For several years, patients in a vegetative state were believed to have no awareness of self or environment.
New research, using functional magnetic resonance imaging (fMRI), has shown that brains of patients in a vegetative state emotionally react to photographs of people they know personally as though they recognise them.
"We showed that patients in a vegetative state can react differently to different stimuli in the environment depending on their emotional value. It's not a generic thing; it's personal and autobiographical. We engaged the person, the individual, inside the patient," said Haggai Sharon and Yotam Pasternak of Tel Aviv University's Functional Brain Centre and Sackler Faculty of Medicine and the Tel Aviv Sourasky Medical Centre.
To gain insight into what it feels like to be in a vegetative state, the researchers worked with four patients in a persistent vegetative state. They showed them photographs of people they did and did not personally know.

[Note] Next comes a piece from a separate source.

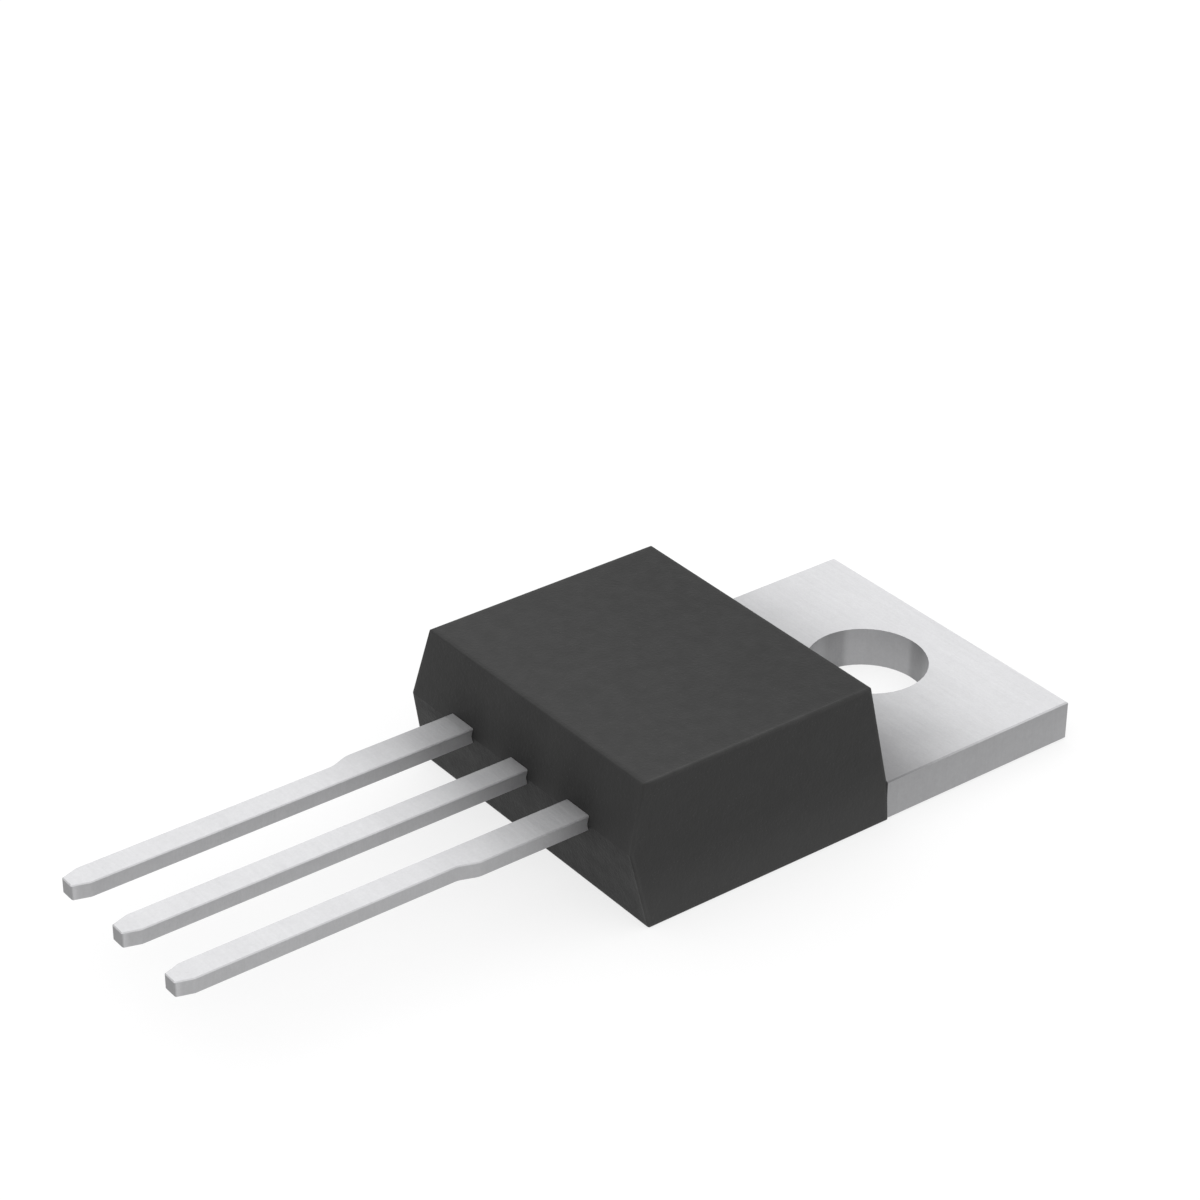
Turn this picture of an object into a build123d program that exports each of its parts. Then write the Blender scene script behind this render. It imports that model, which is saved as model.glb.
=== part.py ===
from build123d import *
import math
import os

# A three-lead power transistor with a screw-down metal tab: a moulded body around a stamped
# copper frame, a silicon die soldered to it, and bond wires to the two outer leads.
#
# Frame: millimetres. Z = 0 is the mounting back and +Z points to the front face. The leads run
# toward -Y. The origin is on the axis of the tab hole. Seen from the front with the leads
# pointing down, the leads are gate, drain and source from left to right.

# ---------------------------------------------------------------- driving dimensions

# Moulded body
BODY_THICKNESS = 4.40
BODY_LENGTH = 8.94              # from the tab's root to the parting line at the lead end
BACK_WIDTH = 10.42
FRONT_WIDTH = 9.72              # each long side is one drafted plane from back to front
LEAD_END_FRONT_SETBACK = 0.52
LEAD_END_BACK_SETBACK = 0.50
TAB_END_FRONT_SETBACK = 0.54
FRONT_EDGE_RADIUS = 0.06
BACK_EDGE_BREAK = 0.04

# Tab and its hole
TAB_THICKNESS = 1.25
TAB_WIDTH = 10.30
TAB_LENGTH = 6.90
TAB_EDGE_BREAK = 0.04
HOLE_DIAMETER = 3.60
HOLE_TO_TAB_END = 3.15

# Leads
LEAD_PITCH = 2.54
LEAD_LENGTH = 12.50             # from the parting line to the tip
LEAD_THICKNESS = 0.48
LEAD_WIDTH = 0.80
LEAD_PLANE_Z = 2.44             # middle of the leads' thickness, where the parting line is too
LEAD_EDGE_BREAK = 0.03
SHOULDER_WIDTH = 0.20           # added to the outer edge of each outer lead, near the body
SHOULDER_DISTANCE = 3.50        # from the parting line to where the shoulder starts to narrow
SHOULDER_SLOPE_LENGTH = 0.55
SHOULDER_RADIUS = 0.60
TIP_WIDTH = 0.48
TIP_TAPER_LENGTH = 0.50
TIP_CORNER_RADIUS = 0.06

# Header: the drain frame inside the moulding. It is coined thinner than the tab from behind, so
# that the moulding covers its back, and it is keyed into the moulding by a waist.
HEADER_THICKNESS = 0.80
HEADER_WIDTH = 8.40
HEADER_LENGTH = 6.00
HEADER_CORNER_RADIUS = 0.40
NECK_WIDTH = 9.40               # where the header goes over into the tab
NECK_LENGTH = 0.50
WAIST_WIDTH = 6.80
WAIST_LENGTH = 0.70
GROOVE_WIDTH = 0.30             # V groove across the header, which stops moisture's path
GROOVE_DEPTH = 0.15
GROOVE_FROM_ROOT = 1.50
RAMP_WIDTH = 1.20
RAMP_LENGTH = 1.20              # along Y, where the drain lead climbs to the plane of the leads
BEND_RADIUS = 0.60
RAMP_END_FROM_PARTING = 1.00    # where the ramp's width steps down to the lead's
STRIP_OVERLAP = 0.30            # how far each lead's strip runs into its wider inner end

# Bond posts: the wide inner ends of the gate and source leads, each pinned by an anchor hole
POST_INNER_X = 1.35
POST_LENGTH = 1.70
POST_FROM_PARTING = 0.85
POST_CORNER_RADIUS = 0.25
GATE_POST_WIDTH = 2.30
SOURCE_POST_WIDTH = 2.80
ANCHOR_DIAMETER = 0.60
ANCHOR_FROM_POST_REAR = 0.50

# Die and solder
DIE_WIDTH = 4.40
DIE_LENGTH = 3.40
DIE_THICKNESS = 0.28
DIE_FROM_ROOT = 3.70
DIE_METAL_THICKNESS = 0.02
DIE_METAL_MARGIN = 0.20
GATE_PAD_SIZE = 0.90
GATE_PAD_GAP = 0.12
SOLDER_THICKNESS = 0.05
SOLDER_MARGIN = 0.15

# Bond wires
GATE_WIRE_DIAMETER = 0.15
GATE_WIRE_PEAK_Z = 3.50         # where the loop's two straight runs would meet
SOURCE_WIRE_DIAMETER = 0.38
SOURCE_WIRE_PEAK_Z = 4.00
SOURCE_WIRE_SPACING = 1.10
BOND_FROM_POST_FRONT = 0.55
WIRE_PEAK_PLACE = 0.42          # these two as a share of the wire's span
WIRE_LOOP_RADIUS = 0.30
WEDGE_BOND_LENGTH = 2.2         # these three as multiples of the wire's diameter
WEDGE_BOND_WIDTH = 1.3
WIRE_HEEL_HEIGHT = 0.45

# ---------------------------------------------------------------- places worked out from them

TAB_ROOT_Y = HOLE_TO_TAB_END - TAB_LENGTH
PARTING_Y = TAB_ROOT_Y - BODY_LENGTH
LEAD_TIP_Y = PARTING_Y - LEAD_LENGTH
LEAD_TOP_Z = LEAD_PLANE_Z + LEAD_THICKNESS / 2
LEAD_BOTTOM_Z = LEAD_PLANE_Z - LEAD_THICKNESS / 2
HEADER_END_Y = TAB_ROOT_Y - HEADER_LENGTH
HEADER_BACK_Z = TAB_THICKNESS - HEADER_THICKNESS
POST_REAR_Y = PARTING_Y + POST_FROM_PARTING
POST_FRONT_Y = POST_REAR_Y + POST_LENGTH
DIE_Y = TAB_ROOT_Y - DIE_FROM_ROOT
DIE_BACK_Z = TAB_THICKNESS + SOLDER_THICKNESS
DIE_FRONT_Z = DIE_BACK_Z + DIE_THICKNESS
DIE_METAL_Z = DIE_FRONT_Z + DIE_METAL_THICKNESS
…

In response to the photographs of close family members and friends, patients reacted with activations of brain centres involved in processing emotion, as though they knew the people in the photographs.
The results suggested that patients in a vegetative state have the ability to register and categorise complex visual information and connect it to memories.
However, the researchers could not be sure if the patients were conscious of their emotions or just reacting spontaneously. So they then verbally asked the patients to imagine their parents' faces.
Surprisingly, one patient, a 60-year-old kindergarten teacher who was hit by a car while crossing the street, exhibited complex brain activity in the face- and emotion-specific brain regions, identical to brain activity seen in healthy people.
The researchers say her response is the strongest evidence yet that vegetative-state patients can be "emotionally aware".
The findings of the study have been published in PLOS ONE.